Your repair may be more extensive and include replacing sections of pipes, soldering copper prices, managing leaks that are under cement floors, or other more complex work. Do not hesitate to call in a plumber to have the job done professionally and avoid further damage later.
Who do I call to fix a leaky pipe?
If you have a leaky pipe, you should call a plumber immediately unless you know what the source of the leak is, that the water flow is minimal and has been contained, and you are handy enough and have the tools to repair yourself.
If you have and are experiencing substantial water damage, you should immediately reach out to a water damage repair and remediation specialist.

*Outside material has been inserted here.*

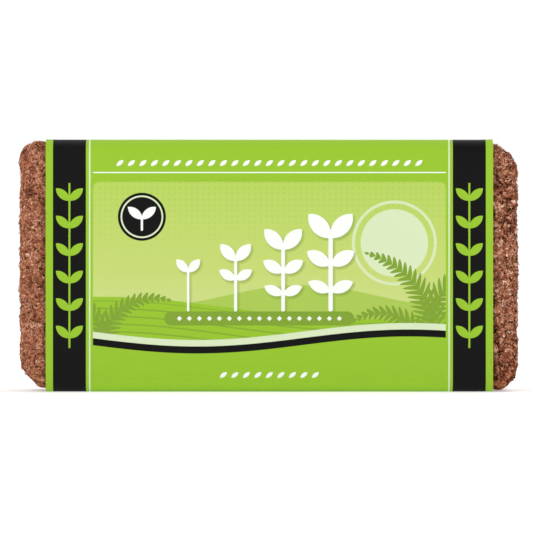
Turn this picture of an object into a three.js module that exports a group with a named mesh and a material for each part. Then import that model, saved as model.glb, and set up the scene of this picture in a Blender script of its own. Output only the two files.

They will have the experience and the equipment to contain the damage, prevent additional damage, and dry out and restore your home.
Remember to call your insurance company and be sure to document all damage and related expenses as you go along.
What is the cost of fixing a leaky pipe?
The cost to repair a leaky pipe will depend upon several factors, including the location, the cause of the leak, and the required repair. It can range from $125 for a leaky faucet repair to up to $800 or more to repair a pipe. Plumbers usually charge by the hour and average between $45 to $150 per hour. They also often charge a service fee that may or may not be applied to the repair.
Does my homeowner’s insurance cover repair cost and water damage from a leaky pipe?
Homeowners insurance usually covers “sudden and unexpected water damage” due to a plumbing malfunction or broken pipe. The resulting damage is often included as well. But warning, if the damage was from a slow leak, or flooding it is another story. Some policies also exclude coverage or limit coverage for mold. Be sure to call your insurance agent promptly and keep meticulous records of damage and expenses.